TASK DESCRIPTION: Write out, word for word, only the data from its first line to the line containing "cutter_overrun = 1.0".

+++

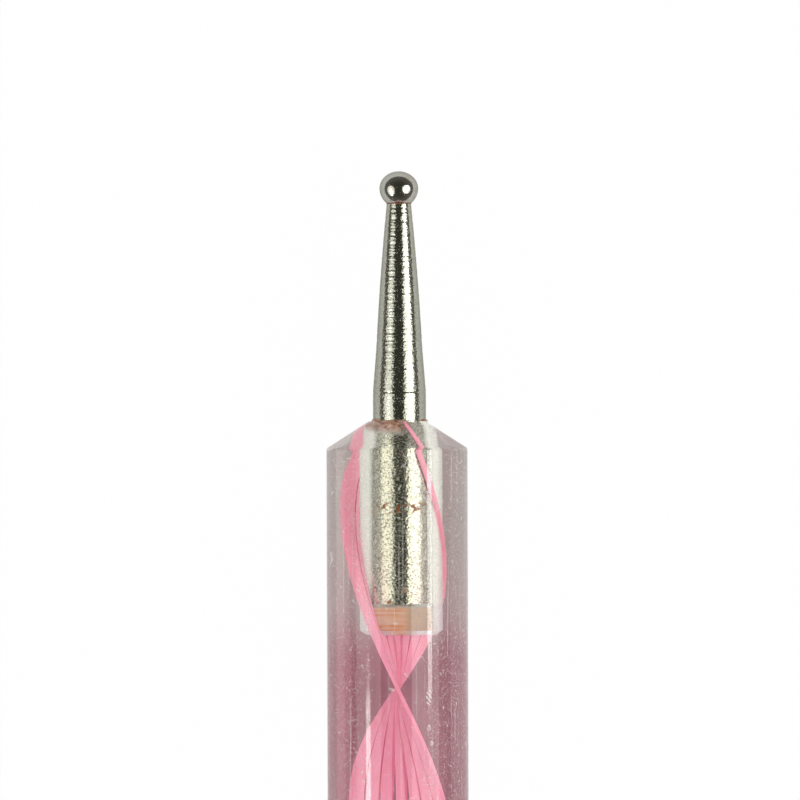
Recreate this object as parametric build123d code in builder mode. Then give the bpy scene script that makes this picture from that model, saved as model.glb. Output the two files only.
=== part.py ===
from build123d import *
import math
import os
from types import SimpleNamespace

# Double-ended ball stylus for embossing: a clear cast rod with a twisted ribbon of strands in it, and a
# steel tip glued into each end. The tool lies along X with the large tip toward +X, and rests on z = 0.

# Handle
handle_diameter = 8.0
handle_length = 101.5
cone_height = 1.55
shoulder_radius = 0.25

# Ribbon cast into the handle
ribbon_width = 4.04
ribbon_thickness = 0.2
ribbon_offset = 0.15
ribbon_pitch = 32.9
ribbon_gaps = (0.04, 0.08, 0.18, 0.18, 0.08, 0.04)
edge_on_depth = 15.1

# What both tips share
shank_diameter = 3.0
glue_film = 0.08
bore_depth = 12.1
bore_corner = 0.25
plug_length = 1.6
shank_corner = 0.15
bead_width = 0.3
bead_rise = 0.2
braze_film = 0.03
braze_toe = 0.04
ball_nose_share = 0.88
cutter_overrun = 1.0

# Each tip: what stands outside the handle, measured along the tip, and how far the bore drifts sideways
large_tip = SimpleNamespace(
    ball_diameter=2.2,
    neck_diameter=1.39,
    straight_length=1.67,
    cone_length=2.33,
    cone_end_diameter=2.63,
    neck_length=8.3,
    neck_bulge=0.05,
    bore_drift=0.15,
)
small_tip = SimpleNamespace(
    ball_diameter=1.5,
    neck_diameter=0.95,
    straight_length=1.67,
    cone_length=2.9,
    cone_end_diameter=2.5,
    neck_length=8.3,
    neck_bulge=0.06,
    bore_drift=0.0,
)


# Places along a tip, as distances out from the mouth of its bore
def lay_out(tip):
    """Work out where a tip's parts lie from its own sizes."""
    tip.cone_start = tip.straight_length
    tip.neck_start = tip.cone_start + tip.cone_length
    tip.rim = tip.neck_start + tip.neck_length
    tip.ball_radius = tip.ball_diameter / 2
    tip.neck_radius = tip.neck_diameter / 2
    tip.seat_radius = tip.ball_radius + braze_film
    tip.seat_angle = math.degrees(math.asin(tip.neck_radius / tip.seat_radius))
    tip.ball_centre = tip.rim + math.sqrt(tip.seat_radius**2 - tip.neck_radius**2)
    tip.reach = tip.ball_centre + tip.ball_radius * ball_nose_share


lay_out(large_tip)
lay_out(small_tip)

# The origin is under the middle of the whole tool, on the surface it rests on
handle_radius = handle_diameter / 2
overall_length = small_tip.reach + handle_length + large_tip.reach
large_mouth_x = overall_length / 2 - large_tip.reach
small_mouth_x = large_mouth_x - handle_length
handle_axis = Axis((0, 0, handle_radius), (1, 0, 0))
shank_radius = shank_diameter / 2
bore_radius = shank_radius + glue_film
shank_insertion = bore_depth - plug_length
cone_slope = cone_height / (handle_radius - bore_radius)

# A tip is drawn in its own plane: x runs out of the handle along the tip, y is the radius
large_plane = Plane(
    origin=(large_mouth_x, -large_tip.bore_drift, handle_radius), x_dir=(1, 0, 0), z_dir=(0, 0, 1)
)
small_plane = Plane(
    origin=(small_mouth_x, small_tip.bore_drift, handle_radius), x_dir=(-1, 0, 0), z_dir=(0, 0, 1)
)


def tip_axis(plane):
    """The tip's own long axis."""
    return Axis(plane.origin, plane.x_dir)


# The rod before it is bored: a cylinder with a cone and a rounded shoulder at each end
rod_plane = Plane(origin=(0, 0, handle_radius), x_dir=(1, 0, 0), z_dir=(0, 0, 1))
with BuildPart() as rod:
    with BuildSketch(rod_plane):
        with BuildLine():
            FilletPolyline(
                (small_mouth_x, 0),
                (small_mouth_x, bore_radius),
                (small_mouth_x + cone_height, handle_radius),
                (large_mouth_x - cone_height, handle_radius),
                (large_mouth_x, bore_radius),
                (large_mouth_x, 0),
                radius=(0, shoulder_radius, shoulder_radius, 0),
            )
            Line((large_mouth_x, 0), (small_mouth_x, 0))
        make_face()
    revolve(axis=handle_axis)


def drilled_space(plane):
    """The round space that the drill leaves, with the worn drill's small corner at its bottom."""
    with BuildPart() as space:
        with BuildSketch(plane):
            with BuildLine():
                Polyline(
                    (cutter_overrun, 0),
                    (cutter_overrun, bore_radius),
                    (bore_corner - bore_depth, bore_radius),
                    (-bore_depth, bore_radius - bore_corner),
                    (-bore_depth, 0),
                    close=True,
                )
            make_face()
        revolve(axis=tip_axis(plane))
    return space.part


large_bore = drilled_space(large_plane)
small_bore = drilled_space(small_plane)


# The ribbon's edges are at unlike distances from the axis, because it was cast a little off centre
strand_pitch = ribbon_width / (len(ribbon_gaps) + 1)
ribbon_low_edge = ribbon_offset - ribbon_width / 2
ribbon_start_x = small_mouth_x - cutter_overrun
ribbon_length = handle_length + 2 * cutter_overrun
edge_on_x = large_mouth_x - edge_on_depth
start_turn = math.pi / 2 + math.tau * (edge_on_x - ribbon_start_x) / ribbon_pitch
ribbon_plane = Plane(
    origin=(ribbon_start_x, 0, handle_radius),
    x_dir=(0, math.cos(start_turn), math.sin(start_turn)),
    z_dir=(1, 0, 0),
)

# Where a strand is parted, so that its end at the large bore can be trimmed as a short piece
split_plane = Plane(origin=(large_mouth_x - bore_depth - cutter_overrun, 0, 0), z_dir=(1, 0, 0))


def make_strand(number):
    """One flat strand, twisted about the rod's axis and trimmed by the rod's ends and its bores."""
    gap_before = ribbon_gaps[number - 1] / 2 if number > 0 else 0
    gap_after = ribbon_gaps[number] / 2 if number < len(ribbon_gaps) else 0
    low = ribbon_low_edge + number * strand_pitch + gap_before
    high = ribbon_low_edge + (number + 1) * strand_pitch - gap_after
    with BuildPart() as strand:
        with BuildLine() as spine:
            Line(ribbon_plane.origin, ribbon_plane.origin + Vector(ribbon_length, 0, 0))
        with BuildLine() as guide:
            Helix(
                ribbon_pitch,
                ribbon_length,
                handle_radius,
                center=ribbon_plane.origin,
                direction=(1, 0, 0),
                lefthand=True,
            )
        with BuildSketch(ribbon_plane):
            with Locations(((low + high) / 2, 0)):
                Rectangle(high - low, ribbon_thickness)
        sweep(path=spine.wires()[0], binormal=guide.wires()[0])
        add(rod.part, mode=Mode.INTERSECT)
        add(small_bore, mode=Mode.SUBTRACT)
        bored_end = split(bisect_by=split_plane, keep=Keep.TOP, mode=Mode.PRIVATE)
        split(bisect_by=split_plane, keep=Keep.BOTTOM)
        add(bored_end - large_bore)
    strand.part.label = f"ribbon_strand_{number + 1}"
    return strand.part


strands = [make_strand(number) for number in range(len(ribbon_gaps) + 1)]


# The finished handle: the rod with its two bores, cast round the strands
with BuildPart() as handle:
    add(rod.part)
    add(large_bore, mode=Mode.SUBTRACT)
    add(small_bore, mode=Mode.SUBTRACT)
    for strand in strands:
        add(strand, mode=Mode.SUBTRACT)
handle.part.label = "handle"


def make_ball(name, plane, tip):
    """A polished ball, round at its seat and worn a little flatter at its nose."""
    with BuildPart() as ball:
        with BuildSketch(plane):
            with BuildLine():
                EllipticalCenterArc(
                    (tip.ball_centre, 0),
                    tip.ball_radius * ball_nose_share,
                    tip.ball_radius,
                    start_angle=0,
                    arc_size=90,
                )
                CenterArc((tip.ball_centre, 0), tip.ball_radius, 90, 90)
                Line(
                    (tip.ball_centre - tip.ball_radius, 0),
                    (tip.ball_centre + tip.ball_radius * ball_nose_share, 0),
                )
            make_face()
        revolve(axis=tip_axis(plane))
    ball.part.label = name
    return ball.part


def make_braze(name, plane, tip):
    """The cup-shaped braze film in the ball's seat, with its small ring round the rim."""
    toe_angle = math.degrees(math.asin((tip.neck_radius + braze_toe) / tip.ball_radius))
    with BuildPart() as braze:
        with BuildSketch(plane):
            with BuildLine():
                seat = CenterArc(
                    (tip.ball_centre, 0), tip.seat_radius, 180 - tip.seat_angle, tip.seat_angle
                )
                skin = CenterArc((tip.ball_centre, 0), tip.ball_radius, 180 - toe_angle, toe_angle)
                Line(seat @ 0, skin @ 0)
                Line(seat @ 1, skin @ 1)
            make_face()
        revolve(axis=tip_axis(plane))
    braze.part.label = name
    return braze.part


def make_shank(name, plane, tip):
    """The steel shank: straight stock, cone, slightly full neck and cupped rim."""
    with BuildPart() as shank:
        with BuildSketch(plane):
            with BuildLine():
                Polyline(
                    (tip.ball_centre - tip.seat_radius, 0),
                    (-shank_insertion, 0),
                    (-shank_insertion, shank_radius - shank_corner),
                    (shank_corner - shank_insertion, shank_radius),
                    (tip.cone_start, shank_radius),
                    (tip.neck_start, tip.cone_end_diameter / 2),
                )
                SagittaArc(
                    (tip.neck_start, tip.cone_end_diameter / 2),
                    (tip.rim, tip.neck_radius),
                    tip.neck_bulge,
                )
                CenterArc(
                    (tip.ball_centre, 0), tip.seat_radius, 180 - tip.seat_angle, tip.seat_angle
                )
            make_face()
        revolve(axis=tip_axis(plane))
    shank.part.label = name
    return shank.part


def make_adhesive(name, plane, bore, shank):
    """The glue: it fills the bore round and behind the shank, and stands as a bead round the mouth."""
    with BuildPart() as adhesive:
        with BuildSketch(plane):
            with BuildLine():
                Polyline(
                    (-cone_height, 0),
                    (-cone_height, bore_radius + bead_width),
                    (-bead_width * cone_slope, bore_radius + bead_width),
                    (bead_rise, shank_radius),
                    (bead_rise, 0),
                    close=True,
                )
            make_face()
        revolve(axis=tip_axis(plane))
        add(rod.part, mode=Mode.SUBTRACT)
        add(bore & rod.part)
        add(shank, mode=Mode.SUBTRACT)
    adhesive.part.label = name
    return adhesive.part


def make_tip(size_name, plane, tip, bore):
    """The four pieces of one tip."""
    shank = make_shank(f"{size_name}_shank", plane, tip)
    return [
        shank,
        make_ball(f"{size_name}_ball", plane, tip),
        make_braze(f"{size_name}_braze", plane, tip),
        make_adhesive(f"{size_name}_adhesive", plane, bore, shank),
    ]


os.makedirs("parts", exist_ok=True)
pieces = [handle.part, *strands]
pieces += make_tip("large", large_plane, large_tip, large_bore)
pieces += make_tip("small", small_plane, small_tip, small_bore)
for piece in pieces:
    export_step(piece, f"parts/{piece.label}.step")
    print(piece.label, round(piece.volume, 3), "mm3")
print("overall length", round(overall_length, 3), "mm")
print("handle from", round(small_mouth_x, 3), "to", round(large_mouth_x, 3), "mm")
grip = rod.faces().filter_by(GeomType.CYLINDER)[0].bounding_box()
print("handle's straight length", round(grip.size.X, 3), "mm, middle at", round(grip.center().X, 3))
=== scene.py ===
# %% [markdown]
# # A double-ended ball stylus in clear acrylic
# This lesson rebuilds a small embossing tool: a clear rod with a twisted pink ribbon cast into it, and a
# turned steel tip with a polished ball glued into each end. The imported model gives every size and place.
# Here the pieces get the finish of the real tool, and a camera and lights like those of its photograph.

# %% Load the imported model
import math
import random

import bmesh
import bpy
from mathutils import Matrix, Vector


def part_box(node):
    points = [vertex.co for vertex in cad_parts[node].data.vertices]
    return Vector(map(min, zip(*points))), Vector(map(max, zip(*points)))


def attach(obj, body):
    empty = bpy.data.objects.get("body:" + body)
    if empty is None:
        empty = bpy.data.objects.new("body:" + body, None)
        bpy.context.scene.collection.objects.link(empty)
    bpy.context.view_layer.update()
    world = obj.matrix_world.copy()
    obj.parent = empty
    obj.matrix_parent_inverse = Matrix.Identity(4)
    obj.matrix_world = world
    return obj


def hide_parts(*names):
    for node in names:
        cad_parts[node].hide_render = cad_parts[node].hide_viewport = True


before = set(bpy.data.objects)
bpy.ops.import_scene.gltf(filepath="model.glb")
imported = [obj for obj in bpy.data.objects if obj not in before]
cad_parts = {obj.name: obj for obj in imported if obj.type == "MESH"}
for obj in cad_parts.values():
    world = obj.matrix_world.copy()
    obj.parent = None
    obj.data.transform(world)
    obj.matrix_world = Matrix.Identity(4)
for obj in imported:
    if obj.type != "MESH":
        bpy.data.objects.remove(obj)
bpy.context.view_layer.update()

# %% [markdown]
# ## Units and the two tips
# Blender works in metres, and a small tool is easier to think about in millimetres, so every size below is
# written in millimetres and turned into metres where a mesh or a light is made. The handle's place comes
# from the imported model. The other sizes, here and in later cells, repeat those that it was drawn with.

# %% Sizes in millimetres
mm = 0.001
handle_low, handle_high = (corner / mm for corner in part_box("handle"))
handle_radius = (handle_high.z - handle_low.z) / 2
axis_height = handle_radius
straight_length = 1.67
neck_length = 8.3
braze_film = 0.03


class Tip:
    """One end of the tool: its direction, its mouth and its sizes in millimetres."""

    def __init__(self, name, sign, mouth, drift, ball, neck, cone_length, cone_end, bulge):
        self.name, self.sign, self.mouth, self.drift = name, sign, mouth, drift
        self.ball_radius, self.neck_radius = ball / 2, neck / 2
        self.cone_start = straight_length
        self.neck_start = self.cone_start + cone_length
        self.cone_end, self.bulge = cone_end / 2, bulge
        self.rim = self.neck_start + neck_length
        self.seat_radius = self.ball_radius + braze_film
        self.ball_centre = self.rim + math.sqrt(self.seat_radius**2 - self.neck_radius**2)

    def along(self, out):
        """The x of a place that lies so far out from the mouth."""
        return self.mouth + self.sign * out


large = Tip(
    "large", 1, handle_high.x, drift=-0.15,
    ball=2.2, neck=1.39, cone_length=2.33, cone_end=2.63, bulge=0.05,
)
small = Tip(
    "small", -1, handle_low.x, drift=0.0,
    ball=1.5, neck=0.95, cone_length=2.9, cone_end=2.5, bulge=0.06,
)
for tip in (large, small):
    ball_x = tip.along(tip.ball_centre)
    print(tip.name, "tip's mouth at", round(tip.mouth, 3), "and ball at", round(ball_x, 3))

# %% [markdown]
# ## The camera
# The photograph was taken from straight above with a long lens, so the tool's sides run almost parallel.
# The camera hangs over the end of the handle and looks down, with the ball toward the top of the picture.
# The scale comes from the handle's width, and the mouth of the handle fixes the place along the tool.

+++

COMPLETE OUTPUT:
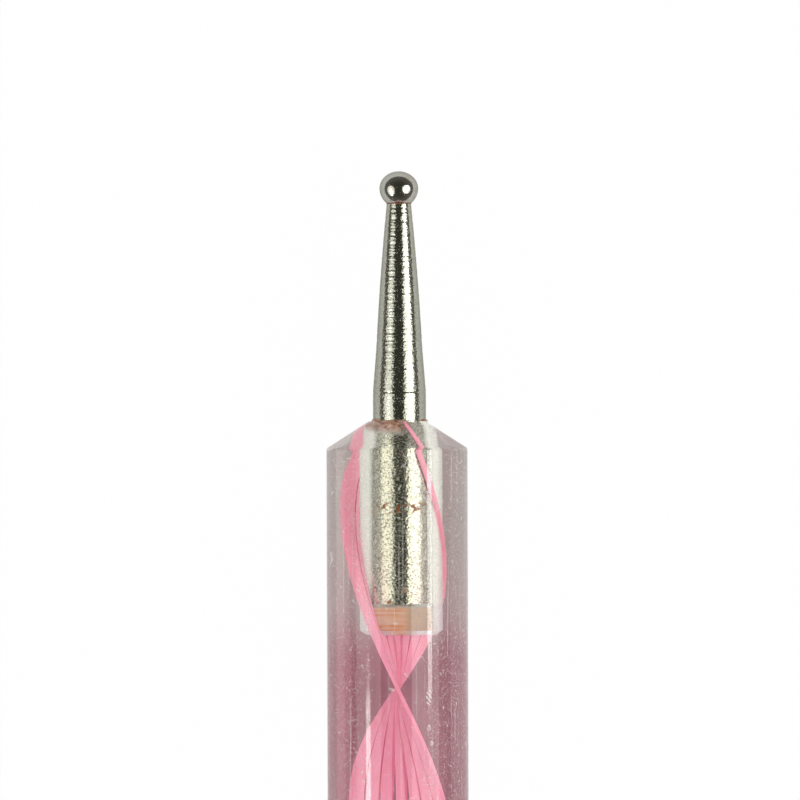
Recreate this object as parametric build123d code in builder mode. Then give the bpy scene script that makes this picture from that model, saved as model.glb. Output the two files only.
=== part.py ===
from build123d import *
import math
import os
from types import SimpleNamespace

# Double-ended ball stylus for embossing: a clear cast rod with a twisted ribbon of strands in it, and a
# steel tip glued into each end. The tool lies along X with the large tip toward +X, and rests on z = 0.

# Handle
handle_diameter = 8.0
handle_length = 101.5
cone_height = 1.55
shoulder_radius = 0.25

# Ribbon cast into the handle
ribbon_width = 4.04
ribbon_thickness = 0.2
ribbon_offset = 0.15
ribbon_pitch = 32.9
ribbon_gaps = (0.04, 0.08, 0.18, 0.18, 0.08, 0.04)
edge_on_depth = 15.1

# What both tips share
shank_diameter = 3.0
glue_film = 0.08
bore_depth = 12.1
bore_corner = 0.25
plug_length = 1.6
shank_corner = 0.15
bead_width = 0.3
bead_rise = 0.2
braze_film = 0.03
braze_toe = 0.04
ball_nose_share = 0.88
cutter_overrun = 1.0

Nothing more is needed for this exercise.